After reviewing the historical context for the Delta Blues, Mr. Reiben also helped students look at the music through an engineering lens by teaching them how water is used to create musical instruments such as the hydraulophone, an instrument that combines the force of water and jet propulsion to push water through a tube to create sound. Students also learned about an aleatoric instrument, which is comprised of a combination of photo transistors, resistors, a single-board micro-controller, a computer, and water in a transparent container (such as a fish bowl). Musicians create ripples in the water, then the phototransistors (light sensors) detect changes in how the ripples reflect light; the sensors send that information to the microcontroller, which sends the information as midi events to the computer that plays the music.
After reviewing a few different type s of instruments, the students were allowed to create their own. They made rain sticks consisting of long, hollow tubes, capped at both ends and filled with rice. Braided pieces of tin foil were placed inside the tubes, which were then filled with rice. Students turned the rain sticks end over end, allowing the rice to fall to the opposite end of the tube, thereby creating the sound of a rain storm as the rice bounced off the foil.

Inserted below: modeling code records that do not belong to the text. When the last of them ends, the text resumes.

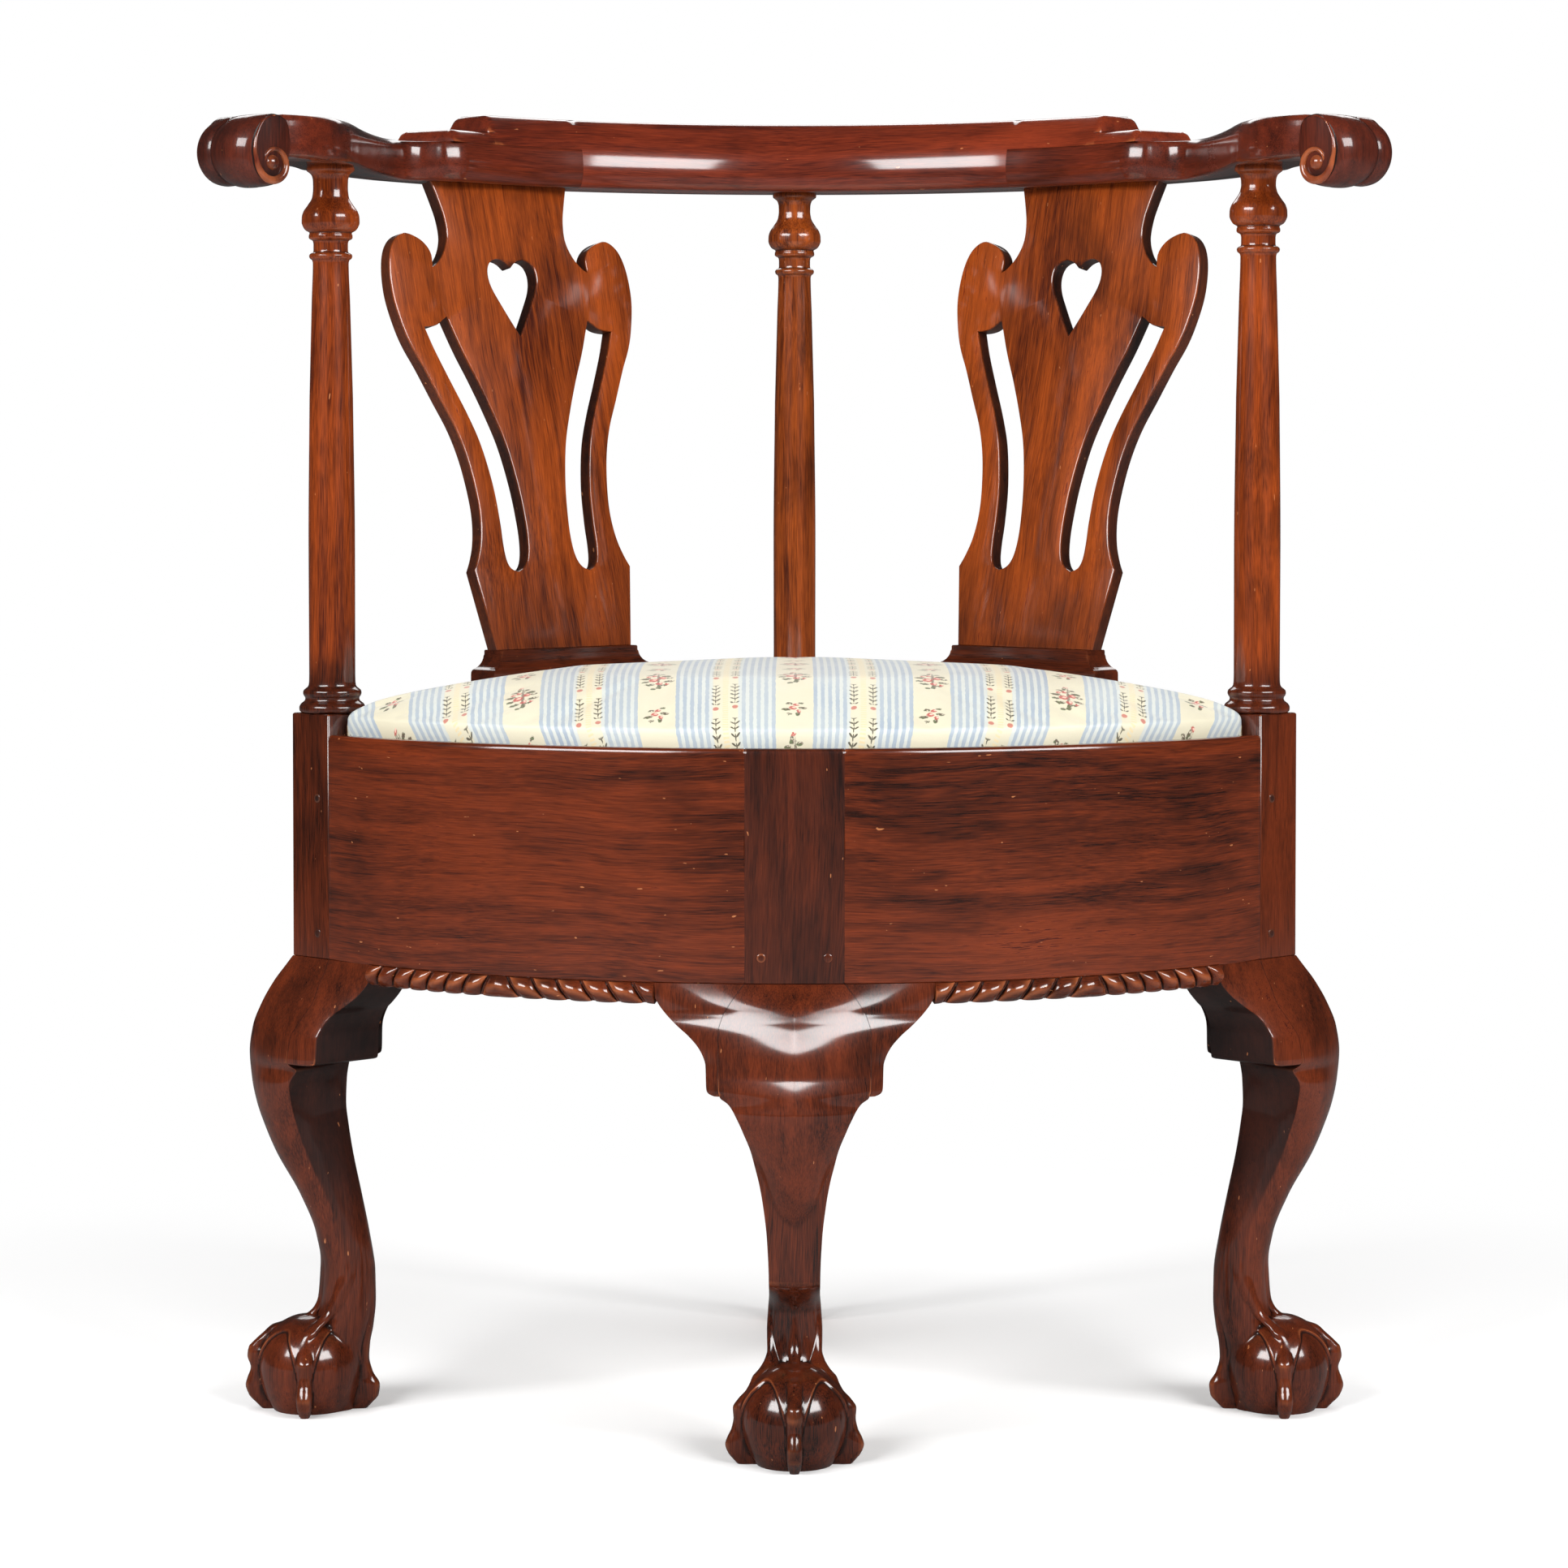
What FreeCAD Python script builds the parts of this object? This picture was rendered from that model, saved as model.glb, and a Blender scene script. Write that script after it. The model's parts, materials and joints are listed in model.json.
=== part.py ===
import FreeCAD, Part
import math
import os

os.makedirs("parts", exist_ok=True)

V = FreeCAD.Vector
DIAGONAL = math.sqrt(0.5)

# Corner chair, in millimetres. The middle of the seat is at X = 0, Y = 0 while it is built: the two
# side posts stand on the X axis, the rear post behind them on +Y, and the front leg towards -Y.
# The finished chair is moved so that its box is centred over the origin, with the floor at Z = 0.

# Posts and their square blocks
POST_RADIUS = 278.0
POST_SPACING = POST_RADIUS / DIAGONAL
BLOCK_SIZE = 34.4
BLOCK_HALF = BLOCK_SIZE / 2
BLOCK_CORNER = BLOCK_HALF / DIAGONAL

# Seat rails
RAIL_BOTTOM = 274.5
RAIL_DEPTH = 134.3
RAIL_TOP = RAIL_BOTTOM + RAIL_DEPTH
FRONT_FACE_Y = -150.0
BOW_DEPTH = -BLOCK_CORNER - FRONT_FACE_Y
BOW_RADIUS = (POST_RADIUS ** 2 + BOW_DEPTH ** 2) / (2 * BOW_DEPTH)
BOW_CENTRE_Y = FRONT_FACE_Y + BOW_RADIUS
FRONT_RAIL_THICKNESS = 26.0
LIP_WIDTH = 9.0
RABBET_DEPTH = 14.0
RABBET_Z = RAIL_TOP - RABBET_DEPTH
REAR_LIP_INNER = 5.0
REAR_RAIL_INNER = REAR_LIP_INNER + 9.0
BLOCK_RISE = 12.2
BLOCK_TOP = RAIL_TOP + BLOCK_RISE

# Front leg stile between the two bowed rails
STILE_HALF = 28.5
STILE_DEPTH = 38.0
STILE_BACK_Y = FRONT_FACE_Y + STILE_DEPTH

# Tenons, pegs and glue blocks
TENON_LENGTH = 20.0
TENON_THICKNESS = 10.0
TENON_SETBACK = 4.6
TENON_OUTER = TENON_SETBACK - BLOCK_HALF
TENON_INNER = TENON_OUTER + TENON_THICKNESS
TENON_BOTTOM = RAIL_BOTTOM + 6.5
TENON_TOP = RABBET_Z - 3.8
REAR_POST_TENON = 12.0
PEG_RADIUS = 2.6
PEG_LENGTH = 24.0
PEG_INSET = 6.5
PEG_LOW_Z = RAIL_BOTTOM + 15.0
PEG_HIGH_Z = RABBET_Z - 24.3
GLUE_BLOCK_TOP = RABBET_Z - 8.8
GLUE_BLOCK_HEIGHT = 70.0
GLUE_BLOCK_BOTTOM = GLUE_BLOCK_TOP - GLUE_BLOCK_HEIGHT
GLUE_BLOCK_REACH = 62.0

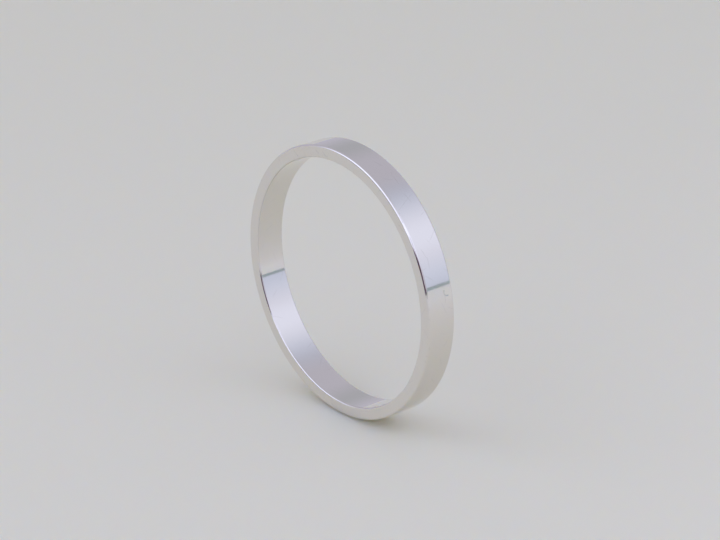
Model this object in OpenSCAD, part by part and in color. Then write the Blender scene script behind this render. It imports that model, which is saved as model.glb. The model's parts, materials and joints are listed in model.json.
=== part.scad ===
/* [Fit] */
// Ring size: the inner circumference in millimetres, so size 50 is a 15.9 mm bore
ring_size = 50; // [41:0.5:76]

/* [Band] */
// Width of the band along the finger
band_w = 2.0; // [1.5:0.1:8]
// Thickness of the metal from the bore to the outside
band_t = 0.8; // [0.6:0.05:2.2]

/* [Edges] */
// Radius that rounds the two outer edges
outer_edge_r = 0.12; // [0.03:0.01:0.25]
// Radius that rounds the two inner edges, which slide over the knuckle
inner_edge_r = 0.1; // [0.03:0.01:0.25]

/* [Hidden] */
$fn = 192;

bore_r = ring_size / (2 * PI);
outer_r = bore_r + band_t;

// Half of the band's section on one side of its mid-plane: the flats, and the two rounded edges.
// x is the distance from the ring's axis, and y is the distance from the mid-plane.
module half_section() {
    half_w = band_w / 2;
    // Between the two rounded edges, the metal reaches the flat side face
    translate([bore_r + inner_edge_r, 0])
        square([band_t - inner_edge_r - outer_edge_r, half_w]);
    // Flat bore and flat outside, each up to its own rounded edge
    translate([bore_r, 0])
        square([inner_edge_r, half_w - inner_edge_r]);
    translate([outer_r - outer_edge_r, 0])
        square([outer_edge_r, half_w - outer_edge_r]);
    // The rounded edges themselves
    translate([bore_r + inner_edge_r, half_w - inner_edge_r])
        circle(r = inner_edge_r);
    translate([outer_r - outer_edge_r, half_w - outer_edge_r])
        circle(r = outer_edge_r);
}

// The whole section, which is the same on both sides of the mid-plane
module section() {
    half_section();
    mirror([0, 1])
        half_section();
}

// One plain closed band with no seam, turned so that the finger passes through it along Y
module band() {
    color([0.80, 0.79, 0.77])
        rotate([90, 0, 0])
            rotate_extrude()
                section();
}

band();
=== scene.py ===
"""A plain flat wedding band in polished white gold, standing on its edge on a pale table in soft light."""
import json
import math

import bmesh
import bpy
from mathutils import Matrix, Vector


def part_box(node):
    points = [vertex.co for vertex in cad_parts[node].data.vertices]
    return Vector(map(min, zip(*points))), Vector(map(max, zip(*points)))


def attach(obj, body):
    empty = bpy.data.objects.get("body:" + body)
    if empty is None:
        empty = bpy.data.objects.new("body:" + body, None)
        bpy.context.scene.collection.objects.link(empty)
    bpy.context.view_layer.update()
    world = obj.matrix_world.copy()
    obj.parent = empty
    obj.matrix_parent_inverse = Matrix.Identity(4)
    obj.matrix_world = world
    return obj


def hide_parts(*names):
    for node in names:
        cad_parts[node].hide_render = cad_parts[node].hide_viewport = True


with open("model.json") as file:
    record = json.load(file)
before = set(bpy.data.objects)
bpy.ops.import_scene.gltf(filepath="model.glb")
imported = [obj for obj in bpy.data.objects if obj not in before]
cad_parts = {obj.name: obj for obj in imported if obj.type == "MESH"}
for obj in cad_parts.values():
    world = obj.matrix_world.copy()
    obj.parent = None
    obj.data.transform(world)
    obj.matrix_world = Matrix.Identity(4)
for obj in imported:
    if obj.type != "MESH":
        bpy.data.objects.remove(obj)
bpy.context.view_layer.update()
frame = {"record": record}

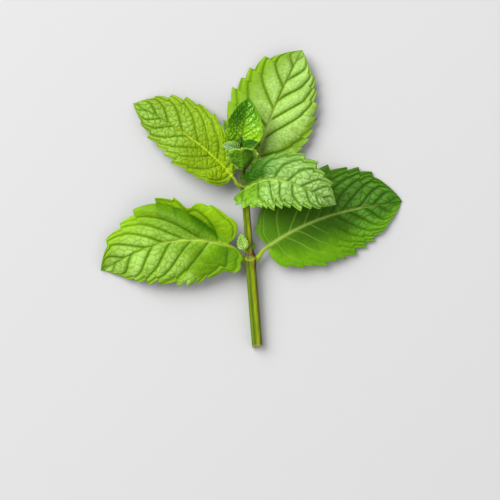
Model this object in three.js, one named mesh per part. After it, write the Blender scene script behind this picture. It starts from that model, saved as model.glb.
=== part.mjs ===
// A cut tip of a mint plant, lying on a flat surface: a four-sided stem with two leaf joints, five
// grown leaves, a young shoot of four small leaves round a bud, and the small growth in the leaf
// axils. Millimetres, +Z up. The tip of the sprig points towards +Y and its leaves face +Z.
import * as THREE from "three";

// ---- Driving dimensions, in millimetres and degrees ----

const STEM = {
  heading: 94.6, // direction of growth, from +X towards +Y
  lowerLength: 30, // cut end to lower leaf joint
  upperLength: 24.5, // lower to upper leaf joint
  shootLength: 13, // upper leaf joint to the tip of the stem
  lowerRadius: 1.93,
  upperRadius: 1.38,
  shootRadius: 0.8,
  endRadius: 0.45,
  corner: 0.09, // how far the four corners stand out, as a share of the radius
  swell: 0.32, // how much the stem thickens at a leaf joint
  swellReach: 2.2, // length over which it does
  rise: 6.4, // the upper end is held up by the leaves under it
  cutSlant: 12, // slope of the cut end
  cutDepth: 0.35, // how far the pith sinks in at the cut
  sides: 16,
  step: 1.9,
};

const CLEARANCE = 0.3; // between a leaf stalk or a bud and the stem that it grows from
const BLADE = 0.42; // thickness of a grown leaf's blade
const YOUNG_BLADE = 0.34;

const lowerJoint = STEM.lowerLength;
const upperJoint = lowerJoint + STEM.upperLength;
const stemLength = upperJoint + STEM.shootLength;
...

The capstone project for their music course was to create a spoken word song to be performed at a celebration on the final day of camp. An example spoken word poem called “Why Education” put students in the mindset of using creativity in education instead of being forced into a box of regimented ways to demonstrate knowledge. Then, much like the blues artists and musicians who went before them, these students developed spoken word songs (with hand percussion backgrounds) based on their Estes Park Flood PBL. The wrote the lyrics based on
various narratives they heard and information they gleaned from their research throughout the week.